Auch das ist meist kein Problem, denn mit hoher Wahrscheinlichkeit treffen die Trümmer auf Wasser oder unbewohntes Land, schlicht, weil das den größten Teil der Erdoberfläche ausmacht. Mit diesen Argumenten versucht auch das chinesische Staatsfernsehen gerade zu beschwichtigen, nachdem aus den USA Warnungen vor der herabstürzenden Rakete kamen.

Langer Marsch 5B - Nur eine von vielen Raketen?

Regnen nicht häufig die übrig gebliebenen Bruchteile von Raketenstufen auf die Erdoberfläche nieder? Ja, tun sie. Rund 100 Tonnen Raketenreste im Jahr, schätzt Holger Krag von der ESA in einem Interview mit spacenews.com. Wo ist dann das Problem beim Raketenrest vom Langen Marsch 5B?
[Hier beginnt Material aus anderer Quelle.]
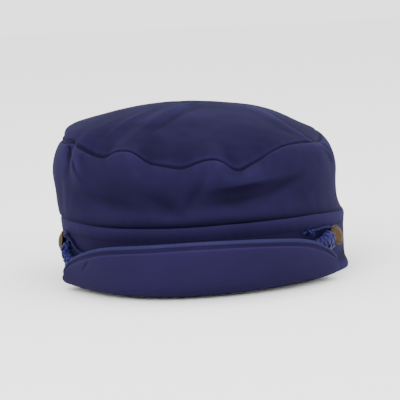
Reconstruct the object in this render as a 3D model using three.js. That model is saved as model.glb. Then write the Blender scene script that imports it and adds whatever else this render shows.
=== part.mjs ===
import * as THREE from 'three';

// Sizes in millimetres and degrees. Front is -Y, up is +Z.
const bandHalfWidth = 84;
const bandHalfDepth = 101.4;
const bandHeight = 37.6;
const bandWall = 2.4;
const rollBulge = 0.9;
const capHeight = 100.6;
const clothWall = 1.6;
const seamDip = 1.0;
const foldDepth = 4.6;
const creaseDepth = 2.4;
const peakReach = 28;
const peakRise = 32;
const peakWall = 3;
const peakHalfSpan = 58.5;
const peakTurn = 1.5;
const pipingWidth = 2.4;
const cordWidth = 6.8;
const tieWidth = 2.2;
const knotWidth = 4.6;
const buttonWidth = 12;
const buttonDome = 2.6;
const buttonSpread = 66;
const buttonLift = 1.9;
const clearance = 0.35;
const edgeBevel = 0.3;
const seamGap = 1.4 * clearance;
const pipingGap = 1.35 * clearance;

// How far the crown reaches at each level, as a share of the band's outline.
// Angles run round from the front, positive towards the wearer's left.
const crownRows = [
  { at: -165, foot: 0.986, low: 1.0, middle: 1.0, waist: 0.995, high: 0.985, brow: 0.965, seam: 0.94 },
  { at: -125, foot: 0.99, low: 1.01, middle: 1.02, waist: 1.03, high: 1.02, brow: 0.995, seam: 0.965 },
  { at: -90, foot: 1.002, low: 1.02, middle: 1.035, waist: 1.05, high: 1.035, brow: 0.997, seam: 0.968 },
  { at: -60, foot: 0.998, low: 1.01, middle: 1.015, waist: 1.02, high: 1.01, brow: 0.985, seam: 0.962 },
  { at: -30, foot: 0.99, low: 1.0, middle: 0.995, waist: 0.995, high: 0.99, brow: 0.97, seam: 0.945 },
  { at: 0, foot: 0.988, low: 0.998, middle: 0.985, waist: 0.98, high: 0.98, brow: 0.965, seam: 0.94 },
  { at: 30, foot: 0.986, low: 0.99, middle: 0.975, waist: 0.97, high: 0.965, brow: 0.95, seam: 0.928 },
  { at: 60, foot: 0.98, low: 0.975, middle: 0.96, waist: 0.953, high: 0.936, brow: 0.912, seam: 0.885 },
  { at: 90, foot: 0.972, low: 0.955, middle: 0.945, waist: 0.944, high: 0.922, brow: 0.893, seam: 0.862 },
  { at: 130, foot: 0.98, low: 0.98, middle: 0.975, waist: 0.965, high: 0.95, brow: 0.93, seam: 0.905 },
  { at: 160, foot: 0.984, low: 0.995, middle: 0.99, waist: 0.98, high: 0.97, brow: 0.95, seam: 0.925 },
];
const wallLevels = { foot: 0, low: 0.12, middle: 0.36, waist: 0.57, high: 0.77, brow: 0.93, seam: 1 };

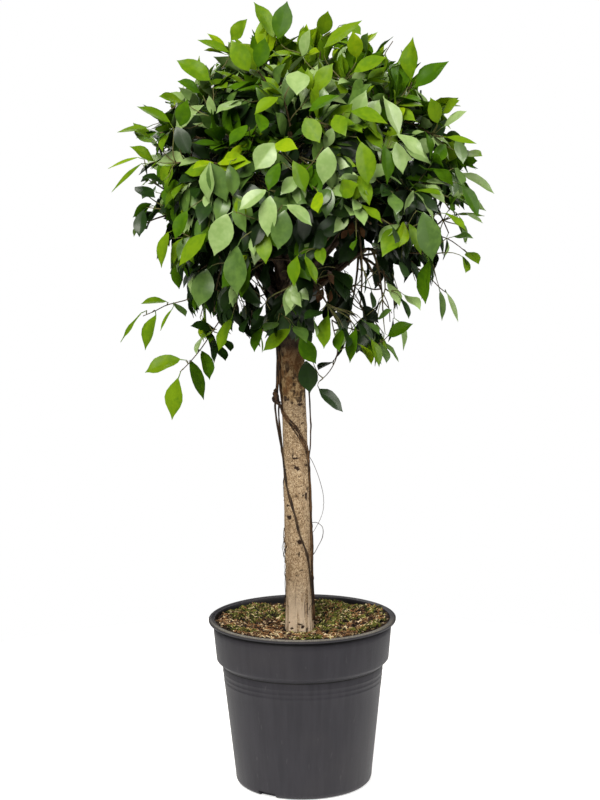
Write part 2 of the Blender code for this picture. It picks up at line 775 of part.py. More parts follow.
def main():
    clear_scene()
    materials = make_materials()
    parts = new_collection("potted_ficus")
    cutters = new_collection("cutters")
    bench = new_collection("bench")
    three = section("three_sides", 3, cutters)
    six = section("six_sides", 6, cutters)
    five = section("five_sides", 5, cutters)
    many = section("trunk_sides", TRUNK_SIDES, cutters)
    pot(parts, cutters, materials)
    soil(parts, materials)
    trunk(parts, many, materials)
    roots = aerial_roots(parts, six, materials)
    masses = make_masses()
    limbs = boughs(parts, cutters, five, many, materials, masses)
    limbs = limb_skins(limbs + [("trunk", *trunk_line())] + roots, many, bench)
    share_targets(masses)
    blank = leaf_blank()
    for mass in masses:
        pieces = grow_mass(mass, masses, limbs, (three, bench), blank)
        join_pieces("foliage_" + mass["label"], pieces, bench, parts, materials["leaf"])


main()
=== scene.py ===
"""The looks of a potted ficus standard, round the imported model: its pot, peat, bark, roots, twigs and leaves."""

import math
import random

import bpy
import numpy as np
from mathutils import Matrix, Vector, noise


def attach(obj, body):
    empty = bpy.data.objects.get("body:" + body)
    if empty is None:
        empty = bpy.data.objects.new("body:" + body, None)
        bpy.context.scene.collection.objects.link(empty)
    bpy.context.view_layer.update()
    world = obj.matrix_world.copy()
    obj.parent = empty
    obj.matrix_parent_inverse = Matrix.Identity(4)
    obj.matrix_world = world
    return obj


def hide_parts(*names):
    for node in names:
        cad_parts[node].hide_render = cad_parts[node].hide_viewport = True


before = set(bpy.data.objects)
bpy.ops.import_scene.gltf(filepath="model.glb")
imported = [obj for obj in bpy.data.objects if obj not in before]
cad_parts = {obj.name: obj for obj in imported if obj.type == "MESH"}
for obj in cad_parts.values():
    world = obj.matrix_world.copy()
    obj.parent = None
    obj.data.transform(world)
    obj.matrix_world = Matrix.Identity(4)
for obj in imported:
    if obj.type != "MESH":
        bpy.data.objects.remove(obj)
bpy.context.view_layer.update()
bpy.ops.object.select_all(action="DESELECT")

SEED = 20
GOLDEN_ANGLE = math.pi * (3 - math.sqrt(5))

# The photograph's camera, with the picture taken as 600 x 800.
PICTURE = (600.0, 800.0)
FOCAL_PIXELS = 1919.39
CAMERA_PLACE = Vector((0.0, -3.4, 1.18))
CAMERA_PITCH = math.radians(8.0)
CAMERA_ROLL = math.radians(0.6)

# The pot.
POT_HEIGHT = 0.3055
RIM_RADIUS = 0.170
RIM_DEPTH = 0.0065
# The collar's plain side begins this many lip depths below the rim.
COLLAR_TOP_BELOW = 2.1
COLLAR_TOP_HEIGHT = POT_HEIGHT - RIM_DEPTH * COLLAR_TOP_BELOW
COLLAR_TOP_RADIUS = 0.1620
COLLAR_FOOT_RADIUS = 0.1566
COLLAR_FOOT_HEIGHT = 0.2298
STEP_RADIUS = 0.1475
STEP_HEIGHT = 0.2217
BODY_TOP_RADIUS = 0.1452
BODY_TOP_HEIGHT = 0.2085
BASE_RADIUS = 0.1245
BASE_ROUNDING = 0.011
POT_WALL = 0.0028
POT_FLOOR = 0.005
POT_SIDES = 144
RIB_HEIGHTS = (0.2085, 0.1990, 0.1905)
RIB_LIFT = 0.0003
DRAIN_NOTCHES = 3
DRAIN_NOTCH_SIZE = (0.036, 0.030, 0.020)
DRAIN_NOTCH_TURN = math.radians(-123)

# The peat.
SOIL_HEIGHT = 0.2815
SOIL_RISE = 0.0215
SOIL_DIP_TURN = math.radians(105)
SOIL_RADIUS = 0.1585
SOIL_CELLS = 130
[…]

Kontrollierter Wiedereintritt der Raketenstufe? Fehlanzeige!

Raketen sind üblicherweise aus verschiedenen Stufen aufgebaut, die nach einem Start nacheinander abgetrennt werden. Die Antriebsstufe, der Teil mit den Düsen und Tanks, löst sich normalerweise lange vor Erreichen des Erdorbits und kehrt dann auf einer gut berechenbaren Flugbahn zum Erdboden zurück und zwar möglichst in die vorher definierte Wiedereintrittszone. Die weiteren Stufen, die den Erdorbit erreichen, sind weitaus kleiner. Und auch bei diesen versucht man, unkontrollierte Wiedereintritte in die Erdatmosphäre zu verhindern, indem diese Stufen mit eigenen Antriebsdüsen ausgerüstet sind und der Wiedereintritt möglichst gezielt verläuft.

Die Antriebsstufe beim neuen chinesischen Raketentyp Langer Marsch 5B dagegen stürzt völlig unkontrolliert der Erde entgegen. Sie hat kein Antriebssystem zur Steuerung mehr, so dass es dem Zufall überlassen bleibt, wo ihre Trümmer am Ende landen. Und es könnten weitaus massivere Trümmer darunter sein als üblich, da gerade Antriebsdüsen und Tank ja dafür gemacht sind, hitzebeständig zu sein. Sie werden nicht so leicht verglühen.

Schlechte Erfahrungen beim ersten Testflug von Langer Marsch 5B

Das hat leider auch der erste Testflug einer Rakete vom Typ Langer Marsch 5B gezeigt: Nach ihrem Start im Mai 2020 regneten die Trümmer nach dem Wiedereintritt in die Erdatmosphäre zwar - ganz der Wahrscheinlichkeit entsprechend - größtenteils über Wasser ab, doch nicht alle: Sie beschädigten Häuser im afrikanischen Staat Elfenbeinküste.